> [Task directions]
Among the lines below, count those with "into". Give only the number.

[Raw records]
------

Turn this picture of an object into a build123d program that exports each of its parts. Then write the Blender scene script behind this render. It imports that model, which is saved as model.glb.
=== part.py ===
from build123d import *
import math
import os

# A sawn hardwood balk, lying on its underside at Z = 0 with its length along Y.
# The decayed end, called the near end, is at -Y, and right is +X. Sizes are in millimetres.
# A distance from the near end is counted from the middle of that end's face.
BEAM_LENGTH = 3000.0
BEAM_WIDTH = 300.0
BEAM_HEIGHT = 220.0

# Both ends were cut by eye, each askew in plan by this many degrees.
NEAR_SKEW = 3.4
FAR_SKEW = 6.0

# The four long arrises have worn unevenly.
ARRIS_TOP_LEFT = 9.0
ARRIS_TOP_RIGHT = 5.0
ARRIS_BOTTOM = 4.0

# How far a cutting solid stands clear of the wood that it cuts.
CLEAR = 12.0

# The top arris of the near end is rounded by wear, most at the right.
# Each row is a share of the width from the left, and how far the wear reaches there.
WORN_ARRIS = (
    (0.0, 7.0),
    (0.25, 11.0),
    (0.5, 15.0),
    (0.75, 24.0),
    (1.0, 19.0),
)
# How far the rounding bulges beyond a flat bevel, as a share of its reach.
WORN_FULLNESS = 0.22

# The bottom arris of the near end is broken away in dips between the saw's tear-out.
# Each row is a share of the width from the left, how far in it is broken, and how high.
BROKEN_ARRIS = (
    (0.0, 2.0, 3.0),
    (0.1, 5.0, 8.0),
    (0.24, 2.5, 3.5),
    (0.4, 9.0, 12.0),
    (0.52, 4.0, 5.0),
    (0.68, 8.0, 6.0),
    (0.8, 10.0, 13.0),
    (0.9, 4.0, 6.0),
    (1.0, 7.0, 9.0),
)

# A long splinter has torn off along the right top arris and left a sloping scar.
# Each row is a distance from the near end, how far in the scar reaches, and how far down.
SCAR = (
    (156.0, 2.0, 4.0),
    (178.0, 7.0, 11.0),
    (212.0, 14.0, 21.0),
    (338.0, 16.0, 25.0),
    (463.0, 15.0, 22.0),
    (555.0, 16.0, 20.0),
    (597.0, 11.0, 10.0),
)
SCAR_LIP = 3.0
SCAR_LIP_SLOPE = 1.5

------

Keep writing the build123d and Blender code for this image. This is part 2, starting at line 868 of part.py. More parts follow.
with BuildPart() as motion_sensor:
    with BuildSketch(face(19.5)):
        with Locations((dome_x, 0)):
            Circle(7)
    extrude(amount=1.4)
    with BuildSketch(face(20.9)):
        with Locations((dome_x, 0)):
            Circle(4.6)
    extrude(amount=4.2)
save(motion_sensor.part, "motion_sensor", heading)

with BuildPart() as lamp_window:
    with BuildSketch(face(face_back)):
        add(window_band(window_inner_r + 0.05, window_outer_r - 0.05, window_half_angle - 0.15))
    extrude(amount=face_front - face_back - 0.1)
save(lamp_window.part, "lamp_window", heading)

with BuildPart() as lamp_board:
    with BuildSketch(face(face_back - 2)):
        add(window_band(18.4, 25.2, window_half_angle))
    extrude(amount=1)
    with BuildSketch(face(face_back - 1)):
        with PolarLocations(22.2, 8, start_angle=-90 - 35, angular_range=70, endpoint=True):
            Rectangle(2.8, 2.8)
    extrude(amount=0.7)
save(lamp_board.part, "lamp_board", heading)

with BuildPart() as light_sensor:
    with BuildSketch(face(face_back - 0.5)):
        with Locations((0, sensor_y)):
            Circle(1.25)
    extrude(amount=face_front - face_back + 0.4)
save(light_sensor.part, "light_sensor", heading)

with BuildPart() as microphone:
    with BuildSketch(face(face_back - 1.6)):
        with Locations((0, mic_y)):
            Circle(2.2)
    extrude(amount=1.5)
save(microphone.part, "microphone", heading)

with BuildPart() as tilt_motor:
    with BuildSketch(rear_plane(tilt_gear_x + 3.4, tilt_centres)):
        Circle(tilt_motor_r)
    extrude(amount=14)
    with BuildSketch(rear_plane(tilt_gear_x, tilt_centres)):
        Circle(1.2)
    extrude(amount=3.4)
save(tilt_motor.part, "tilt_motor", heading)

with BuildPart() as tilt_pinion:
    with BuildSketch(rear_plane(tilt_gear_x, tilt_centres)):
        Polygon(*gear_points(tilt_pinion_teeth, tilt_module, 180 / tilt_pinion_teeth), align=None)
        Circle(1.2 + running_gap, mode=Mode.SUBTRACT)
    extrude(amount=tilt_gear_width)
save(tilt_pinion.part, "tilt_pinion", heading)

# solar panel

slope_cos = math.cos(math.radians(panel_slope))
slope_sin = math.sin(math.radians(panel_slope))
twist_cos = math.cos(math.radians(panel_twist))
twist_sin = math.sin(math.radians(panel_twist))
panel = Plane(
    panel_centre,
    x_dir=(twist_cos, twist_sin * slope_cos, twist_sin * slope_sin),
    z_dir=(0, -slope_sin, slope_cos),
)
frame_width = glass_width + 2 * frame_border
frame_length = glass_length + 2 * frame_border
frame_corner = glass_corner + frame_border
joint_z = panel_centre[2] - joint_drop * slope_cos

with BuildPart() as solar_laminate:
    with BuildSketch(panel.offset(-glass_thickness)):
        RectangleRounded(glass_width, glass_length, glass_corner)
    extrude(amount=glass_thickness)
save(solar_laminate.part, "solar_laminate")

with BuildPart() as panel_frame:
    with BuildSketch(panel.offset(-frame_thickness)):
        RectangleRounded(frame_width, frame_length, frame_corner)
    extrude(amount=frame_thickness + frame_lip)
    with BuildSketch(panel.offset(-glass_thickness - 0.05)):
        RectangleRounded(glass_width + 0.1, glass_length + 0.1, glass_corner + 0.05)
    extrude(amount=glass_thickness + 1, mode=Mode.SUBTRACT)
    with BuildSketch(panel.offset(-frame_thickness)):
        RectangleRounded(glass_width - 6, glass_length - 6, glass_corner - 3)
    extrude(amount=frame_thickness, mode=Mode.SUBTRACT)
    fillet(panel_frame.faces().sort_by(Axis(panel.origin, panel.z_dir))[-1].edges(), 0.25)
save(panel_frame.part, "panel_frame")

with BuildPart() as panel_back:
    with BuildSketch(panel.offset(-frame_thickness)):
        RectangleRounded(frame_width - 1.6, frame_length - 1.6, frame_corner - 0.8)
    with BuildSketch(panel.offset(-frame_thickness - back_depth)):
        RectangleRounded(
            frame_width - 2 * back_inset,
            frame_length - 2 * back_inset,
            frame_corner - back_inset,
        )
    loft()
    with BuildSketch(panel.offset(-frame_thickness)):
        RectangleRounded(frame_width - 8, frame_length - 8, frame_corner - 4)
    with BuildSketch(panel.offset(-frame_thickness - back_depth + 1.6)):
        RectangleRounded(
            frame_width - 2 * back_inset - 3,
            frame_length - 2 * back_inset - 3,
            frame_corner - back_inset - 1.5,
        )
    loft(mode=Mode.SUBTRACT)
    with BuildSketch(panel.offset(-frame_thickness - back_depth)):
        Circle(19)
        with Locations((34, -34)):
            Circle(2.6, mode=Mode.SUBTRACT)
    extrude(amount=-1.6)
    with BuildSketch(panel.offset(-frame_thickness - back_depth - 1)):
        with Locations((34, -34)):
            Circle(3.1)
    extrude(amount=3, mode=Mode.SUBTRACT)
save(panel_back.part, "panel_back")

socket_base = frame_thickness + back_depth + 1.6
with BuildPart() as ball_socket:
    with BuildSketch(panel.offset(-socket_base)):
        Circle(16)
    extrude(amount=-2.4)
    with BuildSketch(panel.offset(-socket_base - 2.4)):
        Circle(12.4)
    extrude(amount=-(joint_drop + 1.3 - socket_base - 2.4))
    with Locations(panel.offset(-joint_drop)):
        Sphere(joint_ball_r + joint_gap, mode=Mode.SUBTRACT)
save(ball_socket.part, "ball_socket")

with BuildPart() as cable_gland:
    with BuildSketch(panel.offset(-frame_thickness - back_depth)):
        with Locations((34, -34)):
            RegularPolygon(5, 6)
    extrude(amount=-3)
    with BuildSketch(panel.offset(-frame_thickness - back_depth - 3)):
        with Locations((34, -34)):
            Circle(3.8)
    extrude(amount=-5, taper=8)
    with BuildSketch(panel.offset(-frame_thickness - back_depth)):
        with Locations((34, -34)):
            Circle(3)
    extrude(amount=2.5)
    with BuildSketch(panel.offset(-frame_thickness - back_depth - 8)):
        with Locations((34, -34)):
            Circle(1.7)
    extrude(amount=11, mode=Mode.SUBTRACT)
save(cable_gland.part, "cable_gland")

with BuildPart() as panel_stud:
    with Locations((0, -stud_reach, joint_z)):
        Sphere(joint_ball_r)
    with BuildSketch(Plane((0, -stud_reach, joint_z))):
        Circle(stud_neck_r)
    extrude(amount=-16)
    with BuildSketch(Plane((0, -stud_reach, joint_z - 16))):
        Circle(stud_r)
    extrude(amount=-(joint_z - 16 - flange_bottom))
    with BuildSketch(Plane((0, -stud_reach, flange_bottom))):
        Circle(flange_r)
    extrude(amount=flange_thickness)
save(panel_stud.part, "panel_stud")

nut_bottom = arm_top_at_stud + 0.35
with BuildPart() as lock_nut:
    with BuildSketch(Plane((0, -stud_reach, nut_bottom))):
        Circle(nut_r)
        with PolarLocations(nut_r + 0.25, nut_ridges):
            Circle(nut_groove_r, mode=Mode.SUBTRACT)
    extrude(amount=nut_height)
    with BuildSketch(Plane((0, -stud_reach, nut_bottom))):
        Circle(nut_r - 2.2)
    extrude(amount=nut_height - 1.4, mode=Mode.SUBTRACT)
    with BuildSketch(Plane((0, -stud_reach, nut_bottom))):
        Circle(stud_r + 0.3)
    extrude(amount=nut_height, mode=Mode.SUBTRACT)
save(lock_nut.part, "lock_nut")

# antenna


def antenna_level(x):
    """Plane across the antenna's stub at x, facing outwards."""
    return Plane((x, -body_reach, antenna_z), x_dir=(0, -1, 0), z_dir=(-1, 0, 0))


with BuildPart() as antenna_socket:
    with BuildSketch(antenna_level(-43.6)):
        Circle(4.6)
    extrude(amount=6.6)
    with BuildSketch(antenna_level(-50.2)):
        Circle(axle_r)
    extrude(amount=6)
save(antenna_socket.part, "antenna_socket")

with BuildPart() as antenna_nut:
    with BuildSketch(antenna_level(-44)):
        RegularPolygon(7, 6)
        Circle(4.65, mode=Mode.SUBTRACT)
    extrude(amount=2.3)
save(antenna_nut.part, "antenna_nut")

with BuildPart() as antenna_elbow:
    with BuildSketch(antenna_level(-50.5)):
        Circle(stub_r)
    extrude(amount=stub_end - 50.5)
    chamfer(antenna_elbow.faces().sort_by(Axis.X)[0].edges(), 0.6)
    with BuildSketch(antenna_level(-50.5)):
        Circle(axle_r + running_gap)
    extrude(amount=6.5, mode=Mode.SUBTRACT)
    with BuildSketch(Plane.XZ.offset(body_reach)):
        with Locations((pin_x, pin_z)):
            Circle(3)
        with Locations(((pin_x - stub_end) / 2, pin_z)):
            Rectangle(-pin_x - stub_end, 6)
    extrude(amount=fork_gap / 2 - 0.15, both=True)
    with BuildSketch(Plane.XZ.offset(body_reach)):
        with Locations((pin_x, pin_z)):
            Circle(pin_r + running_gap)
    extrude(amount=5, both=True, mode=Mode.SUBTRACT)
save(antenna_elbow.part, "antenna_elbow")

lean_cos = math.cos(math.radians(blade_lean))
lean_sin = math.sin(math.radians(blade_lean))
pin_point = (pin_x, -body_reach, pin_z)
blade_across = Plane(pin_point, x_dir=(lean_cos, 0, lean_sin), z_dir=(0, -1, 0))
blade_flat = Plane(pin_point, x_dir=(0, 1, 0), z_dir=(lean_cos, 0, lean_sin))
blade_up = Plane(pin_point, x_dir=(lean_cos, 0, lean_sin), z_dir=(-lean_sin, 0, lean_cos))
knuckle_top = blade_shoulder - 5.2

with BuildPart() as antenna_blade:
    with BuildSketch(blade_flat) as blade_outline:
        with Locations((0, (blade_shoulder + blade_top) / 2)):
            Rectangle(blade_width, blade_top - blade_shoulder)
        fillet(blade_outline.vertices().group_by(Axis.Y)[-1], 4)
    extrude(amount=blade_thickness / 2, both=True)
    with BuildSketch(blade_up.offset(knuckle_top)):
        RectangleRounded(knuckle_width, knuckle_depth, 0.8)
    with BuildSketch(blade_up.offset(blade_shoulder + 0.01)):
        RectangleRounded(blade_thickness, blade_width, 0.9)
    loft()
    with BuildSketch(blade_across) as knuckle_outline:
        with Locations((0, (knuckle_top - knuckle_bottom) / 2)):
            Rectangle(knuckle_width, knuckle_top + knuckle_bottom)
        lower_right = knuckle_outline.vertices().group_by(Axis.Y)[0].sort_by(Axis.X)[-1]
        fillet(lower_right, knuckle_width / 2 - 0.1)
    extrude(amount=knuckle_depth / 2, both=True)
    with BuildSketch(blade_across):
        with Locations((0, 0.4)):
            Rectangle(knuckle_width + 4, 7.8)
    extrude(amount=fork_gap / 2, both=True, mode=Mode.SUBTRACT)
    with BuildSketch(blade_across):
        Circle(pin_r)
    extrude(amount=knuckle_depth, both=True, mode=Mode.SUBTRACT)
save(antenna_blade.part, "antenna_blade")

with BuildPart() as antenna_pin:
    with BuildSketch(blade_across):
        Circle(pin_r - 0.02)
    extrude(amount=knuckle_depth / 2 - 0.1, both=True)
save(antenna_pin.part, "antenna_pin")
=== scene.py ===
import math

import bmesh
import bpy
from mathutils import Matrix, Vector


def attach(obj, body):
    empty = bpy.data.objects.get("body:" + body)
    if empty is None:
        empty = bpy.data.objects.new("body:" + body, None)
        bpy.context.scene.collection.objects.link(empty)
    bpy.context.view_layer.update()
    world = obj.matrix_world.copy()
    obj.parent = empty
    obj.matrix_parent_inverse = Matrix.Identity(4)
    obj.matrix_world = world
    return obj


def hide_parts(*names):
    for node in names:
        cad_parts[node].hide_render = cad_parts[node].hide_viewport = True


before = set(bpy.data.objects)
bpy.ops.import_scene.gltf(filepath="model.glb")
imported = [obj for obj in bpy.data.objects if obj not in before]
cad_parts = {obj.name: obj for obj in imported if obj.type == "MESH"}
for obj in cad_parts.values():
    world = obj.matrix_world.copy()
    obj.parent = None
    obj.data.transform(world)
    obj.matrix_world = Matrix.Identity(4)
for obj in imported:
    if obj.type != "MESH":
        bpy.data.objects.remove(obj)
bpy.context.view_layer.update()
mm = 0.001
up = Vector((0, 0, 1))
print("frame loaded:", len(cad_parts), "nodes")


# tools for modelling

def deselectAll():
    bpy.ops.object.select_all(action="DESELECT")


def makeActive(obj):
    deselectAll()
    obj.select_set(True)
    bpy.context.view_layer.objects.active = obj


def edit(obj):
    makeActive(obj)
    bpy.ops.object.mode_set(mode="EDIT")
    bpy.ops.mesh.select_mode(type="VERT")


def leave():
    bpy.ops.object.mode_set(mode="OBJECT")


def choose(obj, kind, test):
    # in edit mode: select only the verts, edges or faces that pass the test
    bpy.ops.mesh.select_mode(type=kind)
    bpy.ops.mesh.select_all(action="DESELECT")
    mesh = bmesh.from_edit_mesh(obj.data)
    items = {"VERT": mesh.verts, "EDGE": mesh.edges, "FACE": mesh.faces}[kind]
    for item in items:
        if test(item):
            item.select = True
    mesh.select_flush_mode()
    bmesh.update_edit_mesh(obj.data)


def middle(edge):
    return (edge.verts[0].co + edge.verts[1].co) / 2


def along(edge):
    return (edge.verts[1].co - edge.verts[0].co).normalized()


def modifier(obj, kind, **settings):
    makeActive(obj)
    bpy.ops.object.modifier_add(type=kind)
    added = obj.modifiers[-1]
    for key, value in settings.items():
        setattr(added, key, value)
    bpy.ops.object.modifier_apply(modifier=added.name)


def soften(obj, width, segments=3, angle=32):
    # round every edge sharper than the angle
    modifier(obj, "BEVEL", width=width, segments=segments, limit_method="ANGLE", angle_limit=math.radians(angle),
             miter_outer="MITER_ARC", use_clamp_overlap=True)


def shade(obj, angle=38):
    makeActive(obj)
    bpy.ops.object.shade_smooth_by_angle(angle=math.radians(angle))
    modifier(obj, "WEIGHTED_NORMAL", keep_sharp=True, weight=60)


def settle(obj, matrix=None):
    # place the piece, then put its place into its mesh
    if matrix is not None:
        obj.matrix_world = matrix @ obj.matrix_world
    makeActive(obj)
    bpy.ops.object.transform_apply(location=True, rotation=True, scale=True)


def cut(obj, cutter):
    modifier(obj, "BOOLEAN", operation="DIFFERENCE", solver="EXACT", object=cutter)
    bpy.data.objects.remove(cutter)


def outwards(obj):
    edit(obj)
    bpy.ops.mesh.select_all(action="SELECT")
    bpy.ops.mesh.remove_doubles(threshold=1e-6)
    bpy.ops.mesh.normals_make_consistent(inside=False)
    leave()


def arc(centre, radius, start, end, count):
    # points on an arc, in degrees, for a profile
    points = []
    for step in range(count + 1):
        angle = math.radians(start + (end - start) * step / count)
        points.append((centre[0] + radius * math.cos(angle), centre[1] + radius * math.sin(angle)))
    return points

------

> [Written answer]
2